Wow! I can get side tracked like nobody's business.
Ok, back to our main topic, JEITINHO BRASILEIRO is often misclassified and misunderstood. If you read Brazilian Literature and learn a little deeper about the culture, you will see what I am talking about.
JEITINHO BRASILEIRO is not breaking the law, finding a way around the law, cutting in front of the line, or anything anyone might do to gain advantage over others.
That is what we call "LEI DE GERSON", "GERSON'S LAW". A "Lei de Gerson" is what us Brazilians HATE more than the devil itself. The notion that Brazilians tolerate poor service or long lines is wrong, we HATE people who take advantage of others, come on, we are NOT IDIOTS.
If someone in Brazil is putting up with poor service is most likely because they have no reference of anything better or worse yet, they have no option, and have to put up with whatever crappy product or serviced offered to them.
I have to say one thing, Cariocas and Paulistas do not put up with crappy service or products. We are usually known as BIG MOUTHS around Brazil!
We are the ones complaining at restaurants if the service is not impeccable, we are the ones with high standards for food and many other products.
So, just to be crystal clear, TAKING ADVANTAGE of others is NOT JEITINHO BRASILEIRO, this is what we call LEI DE GERSON.

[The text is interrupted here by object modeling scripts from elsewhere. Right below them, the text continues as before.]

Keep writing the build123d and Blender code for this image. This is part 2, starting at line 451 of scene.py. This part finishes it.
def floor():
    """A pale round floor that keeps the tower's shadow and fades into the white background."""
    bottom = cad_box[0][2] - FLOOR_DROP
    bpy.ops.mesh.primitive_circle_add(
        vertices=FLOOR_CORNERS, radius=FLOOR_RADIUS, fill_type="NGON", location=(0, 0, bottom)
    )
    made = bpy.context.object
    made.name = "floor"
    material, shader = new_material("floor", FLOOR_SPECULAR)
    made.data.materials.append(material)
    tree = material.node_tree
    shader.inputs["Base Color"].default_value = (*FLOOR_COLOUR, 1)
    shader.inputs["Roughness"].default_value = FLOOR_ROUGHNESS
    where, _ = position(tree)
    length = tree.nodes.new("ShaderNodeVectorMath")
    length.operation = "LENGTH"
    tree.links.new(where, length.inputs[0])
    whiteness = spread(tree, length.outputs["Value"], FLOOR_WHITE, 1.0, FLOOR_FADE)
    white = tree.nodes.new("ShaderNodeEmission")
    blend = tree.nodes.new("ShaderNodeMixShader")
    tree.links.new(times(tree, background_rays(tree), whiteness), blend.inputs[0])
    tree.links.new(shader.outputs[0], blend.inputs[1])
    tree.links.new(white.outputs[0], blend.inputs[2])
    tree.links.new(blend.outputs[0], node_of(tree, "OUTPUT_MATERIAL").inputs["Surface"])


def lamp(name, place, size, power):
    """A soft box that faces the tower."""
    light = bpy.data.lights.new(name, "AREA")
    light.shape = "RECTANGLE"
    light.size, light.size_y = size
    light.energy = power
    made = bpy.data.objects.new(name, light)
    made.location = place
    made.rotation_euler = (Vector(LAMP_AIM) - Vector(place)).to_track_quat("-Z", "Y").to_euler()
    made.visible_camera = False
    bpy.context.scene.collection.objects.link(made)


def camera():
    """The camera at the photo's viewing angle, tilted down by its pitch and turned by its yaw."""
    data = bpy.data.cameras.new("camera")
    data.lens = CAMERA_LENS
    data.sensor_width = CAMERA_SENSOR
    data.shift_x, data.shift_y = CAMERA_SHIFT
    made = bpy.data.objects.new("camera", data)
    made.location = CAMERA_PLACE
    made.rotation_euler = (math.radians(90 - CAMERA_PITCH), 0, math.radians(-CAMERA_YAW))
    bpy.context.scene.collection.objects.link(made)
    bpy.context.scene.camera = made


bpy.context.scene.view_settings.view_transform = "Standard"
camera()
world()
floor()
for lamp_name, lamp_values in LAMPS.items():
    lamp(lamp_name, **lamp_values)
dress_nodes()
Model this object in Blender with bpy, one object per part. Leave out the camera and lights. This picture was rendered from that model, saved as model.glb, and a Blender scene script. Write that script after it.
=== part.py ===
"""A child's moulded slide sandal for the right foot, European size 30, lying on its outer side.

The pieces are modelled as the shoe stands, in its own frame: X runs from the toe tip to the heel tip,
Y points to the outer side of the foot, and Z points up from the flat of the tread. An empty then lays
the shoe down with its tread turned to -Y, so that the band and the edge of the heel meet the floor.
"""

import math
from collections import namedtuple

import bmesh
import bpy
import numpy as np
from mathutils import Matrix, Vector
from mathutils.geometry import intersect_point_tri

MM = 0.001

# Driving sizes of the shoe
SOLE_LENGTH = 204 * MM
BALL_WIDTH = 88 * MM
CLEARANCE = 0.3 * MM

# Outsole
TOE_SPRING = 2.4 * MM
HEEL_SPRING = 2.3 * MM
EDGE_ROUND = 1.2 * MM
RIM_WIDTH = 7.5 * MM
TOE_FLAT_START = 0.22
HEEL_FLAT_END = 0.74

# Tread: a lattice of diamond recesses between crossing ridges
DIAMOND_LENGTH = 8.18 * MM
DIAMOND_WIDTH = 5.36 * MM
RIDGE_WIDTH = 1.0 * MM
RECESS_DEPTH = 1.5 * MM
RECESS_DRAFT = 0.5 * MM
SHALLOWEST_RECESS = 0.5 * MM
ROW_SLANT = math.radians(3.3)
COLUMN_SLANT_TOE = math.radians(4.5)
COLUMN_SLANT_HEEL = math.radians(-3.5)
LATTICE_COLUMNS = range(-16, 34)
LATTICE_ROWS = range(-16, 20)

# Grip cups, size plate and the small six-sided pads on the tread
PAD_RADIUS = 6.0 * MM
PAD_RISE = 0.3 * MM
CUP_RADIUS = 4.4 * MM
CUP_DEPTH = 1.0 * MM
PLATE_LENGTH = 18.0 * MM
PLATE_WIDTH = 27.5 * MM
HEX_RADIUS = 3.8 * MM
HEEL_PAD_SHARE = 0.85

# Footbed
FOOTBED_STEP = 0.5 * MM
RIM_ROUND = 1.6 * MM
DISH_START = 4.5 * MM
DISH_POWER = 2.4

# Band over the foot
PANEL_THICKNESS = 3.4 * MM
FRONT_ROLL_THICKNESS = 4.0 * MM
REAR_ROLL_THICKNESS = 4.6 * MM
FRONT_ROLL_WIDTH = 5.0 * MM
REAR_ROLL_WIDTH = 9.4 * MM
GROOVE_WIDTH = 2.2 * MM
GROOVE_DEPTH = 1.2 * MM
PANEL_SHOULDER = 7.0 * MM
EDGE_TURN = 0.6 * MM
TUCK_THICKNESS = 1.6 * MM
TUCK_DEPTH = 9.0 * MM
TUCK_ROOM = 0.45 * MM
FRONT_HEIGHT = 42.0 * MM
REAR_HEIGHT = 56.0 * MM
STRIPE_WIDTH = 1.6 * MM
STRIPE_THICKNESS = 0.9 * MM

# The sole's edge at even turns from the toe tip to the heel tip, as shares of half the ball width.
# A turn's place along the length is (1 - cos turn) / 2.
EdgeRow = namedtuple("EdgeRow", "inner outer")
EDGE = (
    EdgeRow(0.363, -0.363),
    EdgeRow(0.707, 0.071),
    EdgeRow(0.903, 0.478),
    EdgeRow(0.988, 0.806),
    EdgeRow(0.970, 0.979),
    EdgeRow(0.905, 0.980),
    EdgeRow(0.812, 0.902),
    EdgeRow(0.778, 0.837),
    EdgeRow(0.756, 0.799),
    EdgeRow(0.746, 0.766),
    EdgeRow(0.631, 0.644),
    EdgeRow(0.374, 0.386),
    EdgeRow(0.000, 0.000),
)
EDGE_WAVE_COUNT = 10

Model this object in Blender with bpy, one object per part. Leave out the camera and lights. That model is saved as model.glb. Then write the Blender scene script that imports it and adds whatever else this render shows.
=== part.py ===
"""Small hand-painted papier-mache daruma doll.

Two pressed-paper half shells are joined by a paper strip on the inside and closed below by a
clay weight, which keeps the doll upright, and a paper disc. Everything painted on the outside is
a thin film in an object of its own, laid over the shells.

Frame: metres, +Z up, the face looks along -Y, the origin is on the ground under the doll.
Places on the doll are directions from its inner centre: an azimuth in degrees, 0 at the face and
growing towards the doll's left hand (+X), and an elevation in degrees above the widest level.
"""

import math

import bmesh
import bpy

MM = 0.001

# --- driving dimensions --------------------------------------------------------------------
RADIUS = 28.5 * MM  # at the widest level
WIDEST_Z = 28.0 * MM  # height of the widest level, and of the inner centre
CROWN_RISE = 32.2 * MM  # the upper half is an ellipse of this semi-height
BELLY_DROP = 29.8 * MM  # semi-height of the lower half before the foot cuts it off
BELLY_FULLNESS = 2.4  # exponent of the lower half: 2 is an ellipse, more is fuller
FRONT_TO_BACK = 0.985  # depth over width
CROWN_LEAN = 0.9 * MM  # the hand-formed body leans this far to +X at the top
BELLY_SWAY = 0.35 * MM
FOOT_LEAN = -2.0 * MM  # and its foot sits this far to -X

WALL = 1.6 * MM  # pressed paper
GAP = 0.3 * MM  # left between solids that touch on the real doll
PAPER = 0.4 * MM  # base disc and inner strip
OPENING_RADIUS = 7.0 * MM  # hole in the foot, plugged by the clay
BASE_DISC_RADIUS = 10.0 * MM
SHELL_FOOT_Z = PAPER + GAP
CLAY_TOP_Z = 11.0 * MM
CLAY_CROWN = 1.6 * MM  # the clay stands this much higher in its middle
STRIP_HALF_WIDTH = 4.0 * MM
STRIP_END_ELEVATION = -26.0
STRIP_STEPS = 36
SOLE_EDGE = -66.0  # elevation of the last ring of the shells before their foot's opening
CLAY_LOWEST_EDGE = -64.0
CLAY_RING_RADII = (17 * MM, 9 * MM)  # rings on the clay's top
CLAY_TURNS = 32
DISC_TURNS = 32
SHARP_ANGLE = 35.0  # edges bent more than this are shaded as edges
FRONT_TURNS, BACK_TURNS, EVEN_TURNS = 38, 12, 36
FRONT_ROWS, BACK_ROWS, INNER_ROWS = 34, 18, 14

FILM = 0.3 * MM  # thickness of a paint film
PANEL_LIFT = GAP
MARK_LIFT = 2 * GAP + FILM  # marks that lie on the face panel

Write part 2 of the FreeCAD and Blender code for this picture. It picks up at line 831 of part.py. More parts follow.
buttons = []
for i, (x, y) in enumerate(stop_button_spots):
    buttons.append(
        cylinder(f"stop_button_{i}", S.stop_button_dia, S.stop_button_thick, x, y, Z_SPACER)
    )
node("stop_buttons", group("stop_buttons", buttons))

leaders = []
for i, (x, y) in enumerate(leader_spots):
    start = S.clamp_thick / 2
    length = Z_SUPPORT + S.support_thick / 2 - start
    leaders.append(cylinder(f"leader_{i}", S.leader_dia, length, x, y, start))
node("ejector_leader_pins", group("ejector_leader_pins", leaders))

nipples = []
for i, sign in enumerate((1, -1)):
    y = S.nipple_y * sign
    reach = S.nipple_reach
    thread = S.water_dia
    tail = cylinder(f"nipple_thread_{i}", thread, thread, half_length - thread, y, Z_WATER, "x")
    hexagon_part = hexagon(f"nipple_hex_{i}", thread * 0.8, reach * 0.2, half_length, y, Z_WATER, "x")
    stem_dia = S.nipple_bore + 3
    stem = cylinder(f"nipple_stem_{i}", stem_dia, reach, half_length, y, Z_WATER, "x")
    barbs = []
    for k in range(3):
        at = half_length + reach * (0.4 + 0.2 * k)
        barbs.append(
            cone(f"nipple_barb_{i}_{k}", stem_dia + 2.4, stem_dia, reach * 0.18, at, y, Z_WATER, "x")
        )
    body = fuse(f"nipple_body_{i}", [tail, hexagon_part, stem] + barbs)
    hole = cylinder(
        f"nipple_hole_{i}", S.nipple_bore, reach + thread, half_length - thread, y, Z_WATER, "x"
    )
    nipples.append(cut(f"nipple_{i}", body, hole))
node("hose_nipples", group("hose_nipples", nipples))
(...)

Please forgive me, I am a little edgy today, I know. Gilson has been in Brazil for the past 3 weeks, and I am not having the best of times. And just for the record, I am not yelling at anyone in particular, it's just my dramatic "Brazilian" way to put emphasis on a certain point. ;)
So, as soon as I get a little more inspiration. I will describe the roller coaster of emotions, adventures and hard and good times we have faced in this unforgettable MAY of 2012.